Hace un par de semanas caí casualmente en la premiación de los premios Óscar, un galardón que considero cada vez más dedicado a lo políticamente correcto que al buen cine. Este año, con el conflicto palestino como telón de fondo, me sorprendió que la mejor película extranjera fuera la británica Zona de interés, sobre la novela homónima de Martin Amis, que desarrolla la vida de la familia de Rudolf Höss, paralela al exterminio en el campo de Auschwitz.
Muy insípida, con escenas larguísimas de homenaje a Fritz Lang, se concentra en la vida acomodada de Höss y esa banalidad del mal tan bien delineada por Ahrendt tras el juicio de Eichmann. Esa lentitud y exasperante cotidianeidad aburre aún con la actuación de los protagonistas, en particular la de Sandra Hüller, que encarna a la mezquina esposa de Höss.

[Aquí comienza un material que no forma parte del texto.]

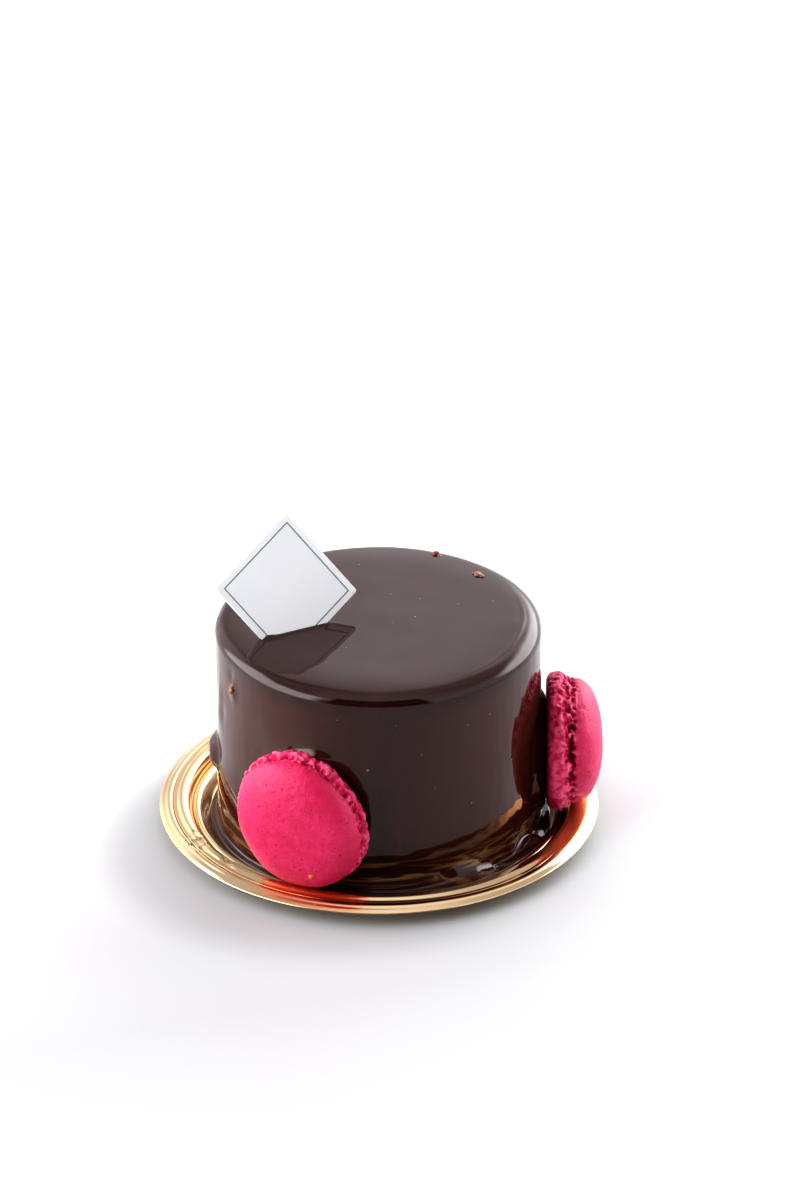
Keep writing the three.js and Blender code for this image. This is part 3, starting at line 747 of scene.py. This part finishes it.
def build_plaque():
    h, c, t, b = PLAQUE["side"] / 2, PLAQUE["corner"], PLAQUE["t"], 0.12
    rings = []
    for k in range(5):
        a = k / 4 * math.pi / 2
        rings.append((b * (1 - math.sin(a)), -t + b * (1 - math.cos(a))))
    rings = [(b * (1 - math.sin(k / 4 * math.pi / 2)), -t + b * (1 - math.cos(k / 4 * math.pi / 2))) for k in range(5)]
    rings += [(b * (1 - math.cos(k / 4 * math.pi / 2)), -b + b * math.sin(k / 4 * math.pi / 2)) for k in range(5)]
    P = []
    for inset, w in rings:
        xy = round_square(h - inset, c - inset * 0.5)
        # a hand-cut sheet isn't quite flat
        bend = 0.05 * (xy[:, 0] ** 2 - xy[:, 1] ** 2) / h ** 2
        P.append(on_plaque(xy, w + bend))
    P = np.array(P)
    inner = []
    for f in (0.8, 0.55, 0.3):
        xy = round_square(h - b, c) * f
        inner.append(on_plaque(xy, 0.05 * (xy[:, 0] ** 2 - xy[:, 1] ** 2) / h ** 2))
    back = []
    for f in (0.3, 0.55, 0.8):
        xy = round_square(h - b, c) * f
        back.append(on_plaque(xy, -t + 0.05 * (xy[:, 0] ** 2 - xy[:, 1] ** 2) / h ** 2))
    P = np.concatenate([np.array(back), P, np.array(inner)])
    _, _, n = plaque_axes()
    at = np.array(PLAQUE["at"])
    plaque = grid_mesh("plaque_sheet", P, at - n * t, at, WHITE)
    # fine printed border, a hair proud of the sheet
    V, F = [], []
    w, inset = 0.32, 1.40
    for k, (d, z) in enumerate(((inset, 0.004), (inset, 0.014), (inset + w, 0.014), (inset + w, 0.004))):
        xy = round_square(h - d, 0.12, 4)
        V.append(on_plaque(xy, z + 0.05 * (xy[:, 0] ** 2 - xy[:, 1] ** 2) / h ** 2))
    V = np.array(V)
    n_ = V.shape[1]
    for k in range(4):
        for i in range(n_):
            a, b2 = k * n_ + i, k * n_ + (i + 1) % n_
            c2, d2 = ((k + 1) % 4) * n_ + (i + 1) % n_, ((k + 1) % 4) * n_ + i
            F.append((a, b2, c2, d2))
    border = raw_mesh("plaque_border", V.reshape(-1, 3), F, INK, False)
    return plaque, border


# ------------------------------------------------------------------ crumbs and specks
def blob(centre, normal, size, seed, flat=0.6, rough=0.25, steps=(9, 14)):
    """One small irregular lump, half sunk where it sits."""
    K, N = steps
    a = np.linspace(0, math.pi, K + 2)[1:-1]
    b = np.linspace(0, 2 * math.pi, N, endpoint=False)
    D = np.stack([np.sin(a)[:, None] * np.cos(b), np.sin(a)[:, None] * np.sin(b), -np.cos(a)[:, None] * np.ones(N)], -1)
    w = 1 + rough * waves(D * 1.0, 2.2, seed) * 0.5 + rough * waves(D, 1.1, seed + 1) * 0.25
    rng = np.random.default_rng(seed)
    sx, sy = rng.uniform(0.75, 1.25), rng.uniform(0.75, 1.25)
    L = D * w[..., None] * np.array([sx, sy, flat]) * size
    n = np.array(normal, float); n /= np.linalg.norm(n)
    u = np.cross(n, [0.3, 0.2, 0.93]); u /= np.linalg.norm(u)
    v = np.cross(n, u)
    P = np.array(centre) + L[..., :1] * u + L[..., 1:2] * v + L[..., 2:] * n
    lo = np.array(centre) - n * size * flat; hi = np.array(centre) + n * size * flat
    verts = np.concatenate([P.reshape(-1, 3), [lo], [hi]])
    faces = []
    for k in range(K - 1):
        for i in range(N):
            j = (i + 1) % N
            faces.append((k * N + i, k * N + j, (k + 1) * N + j, (k + 1) * N + i))
    for i in range(N):
        j = (i + 1) % N
        faces.append((K * N, j, i)); faces.append(((K - 1) * N + i, (K - 1) * N + j, K * N + 1))
    return verts, faces


def join(name, blobs, mat):
    V, F, o = [], [], 0
    for v, f in blobs:
        V.append(v); F += [tuple(i + o for i in g) for g in f]; o += len(v)
    return raw_mesh(name, np.concatenate(V), F, mat)


def on_wall(a, z, sink=0.0):
    t = np.array([a * DEG]); r = float(wall_shape(t, np.array([z]))[0]) - sink
    return (CX + r * math.cos(a * DEG), CY + r * math.sin(a * DEG), z), (math.cos(a * DEG), math.sin(a * DEG), 0)


def on_top(r, a, sink=0.0):
    z = float(top_z(r)); g = (float(top_z(r - 0.05)) - float(top_z(r + 0.05))) / 0.1
    n = (math.cos(a * DEG) * g, math.sin(a * DEG) * g, 1.0)
    return (CX + r * math.cos(a * DEG), CY + r * math.sin(a * DEG), z - sink), n


def build_crumbs():
    nuts, specks, dark = [], [], []
    for r, a, s in ((33.3, 66.7, 0.92), (32.6, 64.4, 0.6), (30.1, 41.6, 0.95), (30.5, 39.2, 0.72), (29.6, 43.5, 0.5)):
        c, n = on_top(r, a, 0.1); nuts.append(blob(c, n, s, int(r * 10 + a), 0.65, 0.4))
    for a, z, s in ((-152.9, 41.8, 1.15), (-152.2, 43.2, 0.6), (118.0, 33.0, 0.6), (95.0, 20.0, 0.5), (150.0, 40.0, 0.45)):
        c, n = on_wall(a, z, 0.15); nuts.append(blob(c, n, s, int(abs(a) * 10 + z), 0.6, 0.4))
    for r, a, s in ((10.99, 74.7, 0.13), (12.5, 41.1, 0.16), (8.25, -1.4, 0.17), (18.9, 18.0, 0.15), (26.8, 15.6, 0.15),
                    (4.45, -42.0, 0.10), (16.15, -116.3, 0.16), (21, 130, 0.14), (25, 100, 0.15), (14, 160, 0.12)):
        c, n = on_top(r, a, 0.02); specks.append(blob(c, n, 1.35 * s, int(r * 7 + abs(a)), 0.4, 0.2, (6, 10)))
    for a, z, s in ((-93.6, 32.8, 0.27), (-116.9, 44.8, 0.26), (-104.4, 44.9, 0.3), (-47.6, 41.6, 0.2), (-57.3, 40.9, 0.18),
                    (-35.6, 26.5, 0.3), (-55.5, 20.6, 0.22), (-75, 36, 0.12), (-70, 27, 0.1), (30, 30, 0.2), (70, 36, 0.25),
                    (110, 25, 0.2), (160, 35, 0.22), (-140, 30, 0.14), (-84, 44, 0.1)):
        c, n = on_wall(a, z, 0.05 * s); specks.append(blob(c, n, s, int(abs(a) * 5 + z), 0.28, 0.25, (6, 12)))
    for a, z, s in ((-29.3, 40.2, 0.2), (-28.4, 38.2, 0.17), (-27.6, 38.0, 0.15), (-29.8, 36.8, 0.1)):
        c, n = on_wall(a, z, 0.0); dark.append(blob(c, n, s, int(abs(a) * 11 + z), 0.5, 0.3, (6, 10)))
    # a crumb of candied peel stuck low on the front shell
    u, v, n = axes_of(MAC_FRONT)
    c = np.array(MAC_FRONT["at"]) + 4.82 * u - 10.02 * v + 8.89 * n
    out = 0.45 * u * 0.4 - 0.45 * v + n * 0.8
    peel = [blob(c, out, 0.72, 71, 0.5, 0.5, (7, 12)), blob(c + 0.62 * u + 0.3 * v, out, 0.42, 72, 0.6, 0.5, (7, 12))]
    return (join("nut_crumbs", nuts, NUT), join("glaze_bubbles", specks, SPECK), join("dark_crumbs", dark, DARK),
            join("orange_crumb", peel, ORANGE))


# ------------------------------------------------------------------ put together
tray = build_tray()
cake = build_cake()
mac_f = build_macaron("macaron_shell_front", MAC_FRONT)
mac_r = build_macaron("macaron_shell_right", MAC_RIGHT)
plaque, border = build_plaque()
nuts, specks, dark, peel = build_crumbs()

for piece, slot in ((tray, "gold_foil"), (cake, "chocolate_glaze"), (mac_f, "macaron_pink"), (mac_r, "macaron_pink"),
                    (plaque, "plaque_white"), (border, "plaque_white"), (nuts, "nut_crumb"), (specks, "nut_crumb"),
                    (dark, "nut_crumb"), (peel, "nut_crumb")):
    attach(piece, "root")
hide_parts("foil_tray")
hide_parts("glazed_cake")
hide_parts("macaron_front")
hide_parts("macaron_right")
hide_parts("plaque")

# ------------------------------------------------------------------ floor
fl, nt, b = material("floor_white")
b.inputs["Base Color"].default_value = (0.62, 0.622, 0.628, 1)
b.inputs["Roughness"].default_value = 0.5
b.inputs["Specular IOR Level"].default_value = 0.25
tc = nt.nodes.new("ShaderNodeTexCoord").outputs["Object"]
# painted shade: the floor darker towards the front and right, lighter behind and to the left
lie = node(nt, "ShaderNodeVectorMath", operation="DOT_PRODUCT"); lie.inputs[1].default_value = (-0.30, 0.93, 0.0)
nt.links.new(tc, lie.inputs[0])
span = node(nt, "ShaderNodeMapRange"); span.inputs["From Min"].default_value = -0.07; span.inputs["From Max"].default_value = 0.06
nt.links.new(lie.outputs["Value"], span.inputs["Value"])
floor_painted_light = ramp(nt, span.outputs[0], [(0.0, (0.575, 0.578, 0.584)), (1.0, (0.87, 0.872, 0.876))])
# painted light: paler floor to the right of the tray, the second patch also cancelling the pink bounce from the right
# shell
floor_painted_light = mixed(nt, times(nt, around(nt, tc, (0.078, -0.030, 0.0), 0.010, 0.078), 0.40), floor_painted_light, (0.80, 0.83, 0.825))
floor_painted_light = mixed(nt, times(nt, around(nt, tc, (0.056, -0.002, 0.0), 0.004, 0.040), 0.55), floor_painted_light, (0.78, 0.90, 0.885))
# painted shade at the front left, with the warm bounce from the gold taken out
floor_painted_light = mixed(nt, times(nt, around(nt, tc, (-0.030, -0.055, 0.0), 0.002, 0.034), 0.30), floor_painted_light, (0.52, 0.62, 0.61))
# painted shadow under the tray's front edge
floor_painted_light = mixed(nt, times(nt, around(nt, tc, (-0.012, -0.012, 0.0), 0.042, 0.058), 0.60), floor_painted_light, (0.42, 0.43, 0.43))
nt.links.new(floor_painted_light, b.inputs["Base Color"])
ang = np.linspace(0, 2 * math.pi, 96, endpoint=False)
fr = np.array([200.0, 1200.0, 4000.0])
FP = np.stack([fr[:, None] * np.cos(ang), fr[:, None] * np.sin(ang), np.full((3, 96), -0.02)], -1)
floor = grid_mesh("floor", FP[::1], (0, 0, -0.02), None, fl)

# ------------------------------------------------------------------ light
world = bpy.data.worlds.new("studio")
bpy.context.scene.world = world
world.use_nodes = True
wt = world.node_tree
for n_ in list(wt.nodes):
    wt.nodes.remove(n_)
W = wt.nodes.new
tcw = W("ShaderNodeTexCoord")
sepw = W("ShaderNodeSeparateXYZ"); wt.links.new(tcw.outputs["Generated"], sepw.inputs[0])


def wmath(op, a, b=None, c=None):
    n = W("ShaderNodeMath"); n.operation = op
    for k, v in enumerate((a, b, c)):
        if v is None:
            continue
        if isinstance(v, (int, float)):
            n.inputs[k].default_value = v
        else:
            wt.links.new(v, n.inputs[k])
    return n.outputs[0]


def wsmooth(x, lo, hi, out_lo=0.0, out_hi=1.0):
    n = W("ShaderNodeMapRange"); n.interpolation_type = "SMOOTHSTEP"
    wt.links.new(x, n.inputs["Value"])
    n.inputs["From Min"].default_value = lo; n.inputs["From Max"].default_value = hi
    n.inputs["To Min"].default_value = out_lo; n.inputs["To Max"].default_value = out_hi
    return n.outputs[0]


X_, Y_, Z_ = sepw.outputs
side = wmath("MULTIPLY", wmath("ARCTAN2", X_, wmath("MULTIPLY", Y_, -1.0)), 180 / math.pi)   # 0 front, 90 right, -90 left
turn = wmath("ABSOLUTE", side)
elev = wmath("MULTIPLY", wmath("ARCSINE", Z_), 180 / math.pi)


def window(x, lo, hi, edge):
    return wmath("MULTIPLY", wsmooth(x, lo - edge, lo + edge), wsmooth(x, hi - edge, hi + edge, 1, 0))


# the unlit gap in front, where the view is taken from
gap = wmath("MULTIPLY", wsmooth(turn, 34, 41, 1, 0), window(elev, -1, 60, 3))
# big soft boxes: front left, and behind on the right
left_box = wmath("MULTIPLY", window(side, -125, -44, 6), window(elev, 3, 47, 4))
da = wmath("DIVIDE", wmath("SUBTRACT", side, 132.0), 40.0)
de = wmath("DIVIDE", wmath("SUBTRACT", elev, 22.0), 20.0)
right_box = wsmooth(wmath("ADD", wmath("MULTIPLY", da, da), wmath("MULTIPLY", de, de)), 0.35, 1.25, 1, 0)
back = wsmooth(turn, 75, 135)
level = wmath("ADD", 1.0, wmath("MULTIPLY", back, 0.20))
# the backdrop ends, and the ceiling over it is dimmer behind than overhead and in front
dim = wmath("MULTIPLY", wsmooth(elev, 34, 47), wmath("SUBTRACT", 1.0, wmath("MULTIPLY", wsmooth(elev, 66, 82), 0.35)))
dim = wmath("MULTIPLY", dim, wmath("ADD", 0.20, wmath("MULTIPLY", wsmooth(turn, 60, 110), 0.34)))
level = wmath("MULTIPLY", level, wmath("SUBTRACT", 1.0, dim))
# less light behind on the left
corner = wmath("MULTIPLY", window(side, -175, -153, 7), window(elev, 4, 56, 8))
level = wmath("MULTIPLY", level, wmath("SUBTRACT", 1.0, wmath("MULTIPLY", corner, 0.45)))
level = wmath("MULTIPLY", level, wmath("SUBTRACT", 1.0, wmath("MULTIPLY", gap, 0.97)))
level = wmath("ADD", level, wmath("MULTIPLY", left_box, 2.9))
level = wmath("ADD", level, wmath("MULTIPLY", right_box, 3.3))
bg = W("ShaderNodeBackground"); bg.inputs["Color"].default_value = (1.0, 0.993, 1.015, 1)
wt.links.new(level, bg.inputs["Strength"])
wo = W("ShaderNodeOutputWorld"); wt.links.new(bg.outputs[0], wo.inputs["Surface"])

# ------------------------------------------------------------------ camera
cam_d = bpy.data.cameras.new("camera")
cam = bpy.data.objects.new("camera", cam_d)
bpy.context.scene.collection.objects.link(cam)
cam_d.sensor_width = 36.0
cam_d.sensor_fit = "AUTO"
cam_d.lens = 6612.0 * 36.0 / 1198.0
cam_d.clip_start, cam_d.clip_end = 0.05, 20
cam.location = (0, -1.30016, 0.76358)
cam.rotation_euler = (math.pi / 2 - 0.49868, 0, -0.00368)
bpy.context.scene.camera = cam

view = bpy.context.scene.view_settings
view.view_transform = "Standard"
view.look = "High Contrast"

bpy.context.view_layer.update()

El sonido y música causan un extrañamiento muy similar a lo desplegado en el remake bélico de Sin novedad en el frente, producción alemana nominada a mejor película el año pasado. En general, no me quedó buen sabor de boca al verla como ganadora, y menos ver a comentaristas y asistentes tan pendientes de una película tan floja y superficial como Barbie. Aunque me sentí gratificado porque Oppenheimer se alzara con los principales premios.
Tras haberla visto esta semana, El reino animal, película francesa del año pasado, dirigida por Thomas Cailley me pareció la gran ausente en los Óscares. Un trabajo mucho más creativo y profundo, valorado al competir en su país por los César, donde obtuvo más nominaciones que Anatomía de una caída, que estuvo nominada este año al Óscar como mejor película. Sin embargo, esta última acaparó los principales premios galos.
El reino animal nos narra un mundo donde los seres humanos por razones desconocidas empiezan a mutar lentamente hasta convertirse en animales. Romain Duris encarna de forma magistral a François, padre de Émile, en un momento de crisis familiar: su esposa se encuentra confinada en un sanatorio mientras se transforma en una especie de oso. Mientras la ciencia busca dar con la cura, las ciudades empiezan a llenarse de criaturas tipo La isla del doctor Moreau: aves, pulpos, camaleones, arañas, morsas… Ante tan extraña anomalía la sociedad se divide entre quienes desean confinar a los bestioles (sabandijas) y quienes están dispuestos a convivir con ellas. El estado impone lugares de confinamiento y tras el ataque de la madre a su hijo, la familia debe trasladarse al sur para estar cerca del “zoológico” donde se resguardarán a quienes por su incompresible condición se catalogan de “enfermos”.
Al poco tiempo de llegar al pueblo gascón donde ha conseguido trabajo como cocinero, François descubre que el convoy donde viajaba su esposa ha sufrido un accidente y decenas de bestioles han escapado a los bosques. A partir de entonces inicia su búsqueda por encontrarla antes de que lo haga el ejército o los cazadores locales. En paralelo, Émile descubre tras entrar en la escuela que también se está transformando como su madre.
La película, más allá de los grandes discursos pandémicos o la parafernalia de la cacería, se concentra en el drama familiar, que cuestiona de forma constante nuestra relación con los demás seres vivos, caracterizada por la violencia y la dominación. La transformación de Émil, interpretado por Paul Kircher, y sus relaciones demediadas entre la escuela y el bosque son una reflexión del alejamiento de lo natural que adolecemos como seres urbanos. ¿Quiénes están en realidad enfermos? ¿Es el lenguaje barrera definitiva entre los seres humanos y el resto de los seres vivos?
El final no puede ser más contrastante con respecto a la pálida Zona de interés, pues combina elementos trepidantes del suspenso con la más conmovedora y profunda relación filial. No sé si haya planes de que la película se proyecte en México, o quizás ya lo haya hecho, pero más allá del relumbrón de Hollywood y sus filiales globales, El reino animal es un filme de fuste incapaz de dejar indiferentes a los espectadores.